On April 22, 1970, colleges and universities all over the country joined in celebrating the first Earth Day to climax several months of activities to foster environmental awareness. During the months before, students and faculty joined local clergy, labor leaders, public school teachers and members of conservation groups in committees to plan the observance.

Nearly 20 million people participated. It was the largest, cleanest, most peaceful demonstration in America’s history. The participants demonstrated against the environmental problems of the Day, many of which are still with us. Pollution. Overpopulation. Overkill. Slums. Racism. Wasted resources. Planned obsolescence. Endless war.
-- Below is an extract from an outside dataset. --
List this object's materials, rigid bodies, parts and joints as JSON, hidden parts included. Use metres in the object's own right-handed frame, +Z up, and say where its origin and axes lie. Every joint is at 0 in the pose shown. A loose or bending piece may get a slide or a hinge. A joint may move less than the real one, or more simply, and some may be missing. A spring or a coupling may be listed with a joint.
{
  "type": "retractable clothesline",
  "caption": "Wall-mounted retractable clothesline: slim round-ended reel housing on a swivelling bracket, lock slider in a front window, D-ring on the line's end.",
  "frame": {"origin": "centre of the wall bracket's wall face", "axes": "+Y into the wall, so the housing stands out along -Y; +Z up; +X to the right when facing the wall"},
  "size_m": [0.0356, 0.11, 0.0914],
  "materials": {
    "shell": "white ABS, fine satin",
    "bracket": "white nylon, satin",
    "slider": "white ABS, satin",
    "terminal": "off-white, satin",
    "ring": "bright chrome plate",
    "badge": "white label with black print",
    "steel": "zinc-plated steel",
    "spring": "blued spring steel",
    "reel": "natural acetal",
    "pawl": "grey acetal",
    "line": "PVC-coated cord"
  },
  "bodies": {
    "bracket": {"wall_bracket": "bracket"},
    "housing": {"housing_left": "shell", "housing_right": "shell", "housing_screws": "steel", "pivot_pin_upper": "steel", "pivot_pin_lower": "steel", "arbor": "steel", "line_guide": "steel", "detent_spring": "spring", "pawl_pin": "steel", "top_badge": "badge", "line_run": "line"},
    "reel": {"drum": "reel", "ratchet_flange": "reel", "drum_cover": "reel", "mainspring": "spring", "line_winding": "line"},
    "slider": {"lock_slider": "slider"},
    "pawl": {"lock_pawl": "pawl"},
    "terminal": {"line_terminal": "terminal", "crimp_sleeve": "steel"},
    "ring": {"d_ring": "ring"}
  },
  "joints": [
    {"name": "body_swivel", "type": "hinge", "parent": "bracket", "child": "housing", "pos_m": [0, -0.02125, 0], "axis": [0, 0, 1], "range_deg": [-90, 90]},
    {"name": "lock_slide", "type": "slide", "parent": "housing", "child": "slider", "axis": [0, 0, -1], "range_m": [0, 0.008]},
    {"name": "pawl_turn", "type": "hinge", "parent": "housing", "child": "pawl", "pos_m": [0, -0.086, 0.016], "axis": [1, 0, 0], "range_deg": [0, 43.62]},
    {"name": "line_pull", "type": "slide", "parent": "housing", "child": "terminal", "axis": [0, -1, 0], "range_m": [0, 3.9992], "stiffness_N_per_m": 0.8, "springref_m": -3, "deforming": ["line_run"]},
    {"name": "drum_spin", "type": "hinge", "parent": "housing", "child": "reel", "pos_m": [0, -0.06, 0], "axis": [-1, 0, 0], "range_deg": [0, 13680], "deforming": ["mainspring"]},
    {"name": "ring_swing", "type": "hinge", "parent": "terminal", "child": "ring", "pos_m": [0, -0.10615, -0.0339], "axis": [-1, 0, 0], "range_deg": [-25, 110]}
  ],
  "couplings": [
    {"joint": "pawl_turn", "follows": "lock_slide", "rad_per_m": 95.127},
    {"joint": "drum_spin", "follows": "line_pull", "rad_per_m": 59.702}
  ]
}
On April 22, a generation dedicated itself to reclaiming the planet. A new kind of movement was born—a bizarre alliance that spans the ideological spectrum from campus militants to middle Americans. Its aim: to reverse our rush toward self-inflicted extinction. The organizers, an ad hoc group called Environmental Action led by Dennis Hayes presciently observed, “If the environmental movement succeeds it will profoundly change corporations, government and the way each of us lives. But it faces obstacles that are political as well as technical. And the battle lines are already being drawn.”
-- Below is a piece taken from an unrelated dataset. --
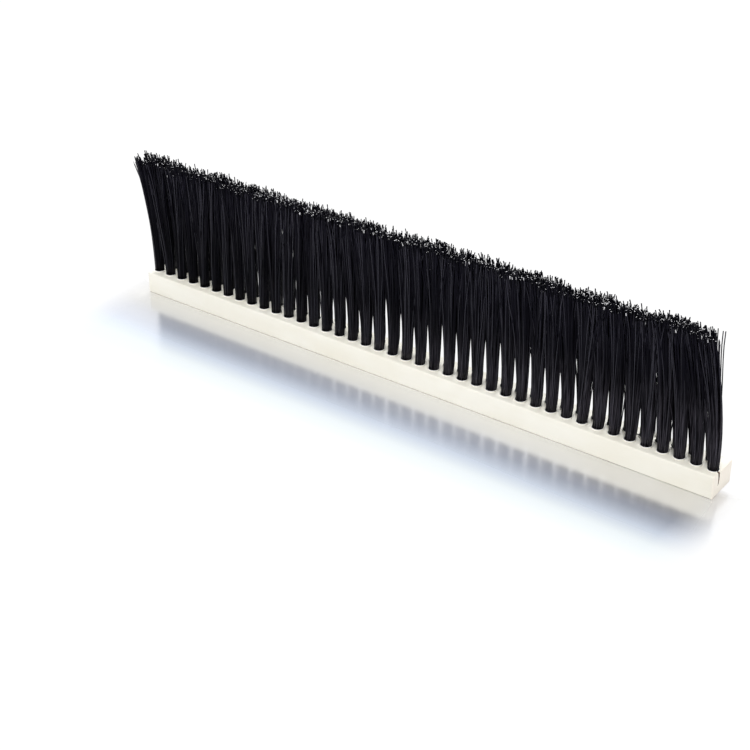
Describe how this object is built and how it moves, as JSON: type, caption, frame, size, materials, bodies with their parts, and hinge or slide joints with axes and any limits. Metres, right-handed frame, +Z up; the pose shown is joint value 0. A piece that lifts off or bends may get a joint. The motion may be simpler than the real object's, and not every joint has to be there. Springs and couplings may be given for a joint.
{
  "type": "brush seal strip",
  "caption": "Straight brush strip: a rectangular ivory plastic bar with staggered rows of stiff black nylon tufts standing up from its top face, for sealing a gap.",
  "frame": {"origin": "middle of the bar's flat underside", "axes": "+X along the strip towards its right end, +Y from the front row of tufts to the back row, +Z up along the bristles"},
  "size_m": [0.3092, 0.016, 0.0671],
  "materials": {
    "base_plastic": "ivory moulded plastic with a soft sheen, sawn square at the ends",
    "bristle": "black nylon filament with a satin sheen"
  },
  "bodies": {
    "root": {"base_strip": "base_plastic", "front_tuft_row": "bristle", "back_tuft_row": "bristle"}
  },
  "joints": []
}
Earth Day featured dawn-to-midnight lectures and discussions on campuses throughout the Country by men and women who were mapping out the battlefields for urgent, and perhaps most bitter, issues and conflicts which would be decided in legislatures, in courts, in government agency hearings, in stockholders’ meetings, and in the streets.
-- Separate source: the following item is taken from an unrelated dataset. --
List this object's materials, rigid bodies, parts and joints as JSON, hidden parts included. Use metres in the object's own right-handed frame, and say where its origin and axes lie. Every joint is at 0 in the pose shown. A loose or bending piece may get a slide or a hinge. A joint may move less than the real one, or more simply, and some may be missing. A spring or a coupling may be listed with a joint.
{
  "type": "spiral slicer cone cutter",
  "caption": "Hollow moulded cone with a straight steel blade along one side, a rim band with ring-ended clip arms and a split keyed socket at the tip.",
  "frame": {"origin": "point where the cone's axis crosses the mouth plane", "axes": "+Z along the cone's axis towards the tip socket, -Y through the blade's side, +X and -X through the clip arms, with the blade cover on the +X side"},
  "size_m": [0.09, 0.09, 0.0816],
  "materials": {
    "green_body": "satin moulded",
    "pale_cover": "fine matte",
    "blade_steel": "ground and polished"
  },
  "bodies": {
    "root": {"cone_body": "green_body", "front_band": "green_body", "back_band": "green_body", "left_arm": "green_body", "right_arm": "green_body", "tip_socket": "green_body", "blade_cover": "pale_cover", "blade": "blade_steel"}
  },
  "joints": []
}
Yannacone opened the day at Dawn at Michigan State University in East Lansing, Michigan and finished the day at midnight closing an evening extravaganza at the Brown County Arena in Wisconsin following M. King Hubbert of the U.S. Geological Survey who was delivering a scholarly appraisal of the bleak future of fossil fuel resources around the globe. , but not until a tornado-like hail storm, uprooted trees and downed power lines then blew out the doors and windows of the arena and tore off the arena roof just over the stage literally drowning out the final words of Dr. Hubbert. A few minutes after midnight the storm passed, the moon shone through the now open roof and the 3,000-member audience got to hear Yannacone deliver his rousing “Sue the Bastards” call to action from the moonlit stage in the stentorian tones he used in the Courtroom.